Regardless of who wins the Republican runoff, that person will have a clear advantage in the general election in the conservative district. But state Democrats have said they are encouraged by the fact that more than twice as many people voted in the Democratic primary than in the Republican contest. Indeed, Childers’ nearly 40,000 votes on March 11 was close to the total number of votes that were cast in the Republican primary.

In the 3rd district, Ross, who finished the primary ahead of Harper, wasn’t helped when the third-place candidate, businessman David Landrum, came out recently in support of Harper. Landrum took 26 percent of the vote in his losing campaign.

Also since the primary, Lt. Gov. Phil Bryant (R) showed his support for Harper by donating money to his campaign, which is noteworthy because Bryant defeated Ross last year in what became a particularly bitter lieutenant governor’s primary. Harper’s other asset is that he outperformed Ross in the district’s largest Republican stronghold, Rankin County, where both hail from. Harper took about 850 more votes in Rankin than Ross did, and Harper’s campaign is looking to increase that lead among the 5,000 voters who chose Landrum or one of the other four candidates in the crowded primary.

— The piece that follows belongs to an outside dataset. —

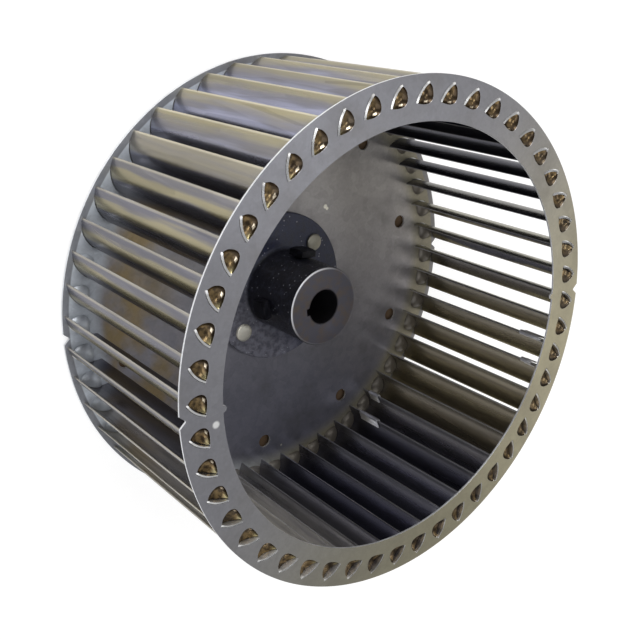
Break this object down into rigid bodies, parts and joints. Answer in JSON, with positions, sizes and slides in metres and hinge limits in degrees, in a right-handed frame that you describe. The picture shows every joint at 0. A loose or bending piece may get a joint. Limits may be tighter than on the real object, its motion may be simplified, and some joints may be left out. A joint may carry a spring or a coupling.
{
  "type": "blower wheel",
  "caption": "Single-inlet squirrel-cage blower wheel: forward-curved sheet blades between an inlet ring and a back plate, riveted to a keyed hub with set screws.",
  "frame": {"origin": "on the wheel's axis, at the level of the rear ends of the hub rivets, on which the wheel stands", "axes": "+Z along the axis towards the open inlet; +X points at the rim, about seven tenths of a degree past a blade, and the angles in the notes run from it counter-clockwise seen from the inlet"},
  "size_m": [0.3048, 0.3048, 0.1374],
  "materials": {
    "galvanised_sheet": "zinc-coated sheet, satin",
    "hub_casting": "black, slightly rough",
    "rivet_steel": "satin",
    "black_steel": "black oxide",
    "spring_steel": "bright"
  },
  "bodies": {
    "wheel": {"blades_01": "galvanised_sheet", "blades_02": "galvanised_sheet", "blades_03": "galvanised_sheet", "blades_04": "galvanised_sheet", "blades_05": "galvanised_sheet", "blades_06": "galvanised_sheet", "blades_07": "galvanised_sheet", "blades_08": "galvanised_sheet", "blades_09": "galvanised_sheet", "blades_10": "galvanised_sheet", "blades_11": "galvanised_sheet", "blades_12": "galvanised_sheet", "back_plate": "galvanised_sheet", "inlet_ring": "galvanised_sheet", "hub": "hub_casting", "hub_rivets": "rivet_steel", "balance_clip_1": "spring_steel", "balance_clip_2": "spring_steel", "balance_clip_3": "spring_steel", "balance_clip_4": "spring_steel"},
    "shaft_screw": {"set_screw_1": "black_steel"},
    "key_screw": {"set_screw_2": "black_steel"}
  },
  "joints": [
    {"name": "shaft_screw_travel", "type": "slide", "parent": "wheel", "child": "shaft_screw", "axis": [-0.1045, 0.9945, 0], "range_m": [-0.0006, 0.012]},
    {"name": "key_screw_travel", "type": "slide", "parent": "wheel", "child": "key_screw", "axis": [-0.9455, -0.3256, 0], "range_m": [-0.0006, 0.012]}
  ]
}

Capitol Hill and Mississippi Republican insiders said Monday that while Ross has shown he has the monetary edge in the runoff race, Harper has shown a strong grass-roots and get-out-the-vote presence that proved itself when he surprised many by making it into the runoff.

But Ross has the support of some key interest groups in this conservative stronghold, including the Club for Growth, which dropped $58,000 in independent expenditures on the race last week. Also last week, Ross picked up the endorsement of the National Rifle Association.

While Harper began the runoff with less than $10,000 left in the bank, Ross still had more than $115,000.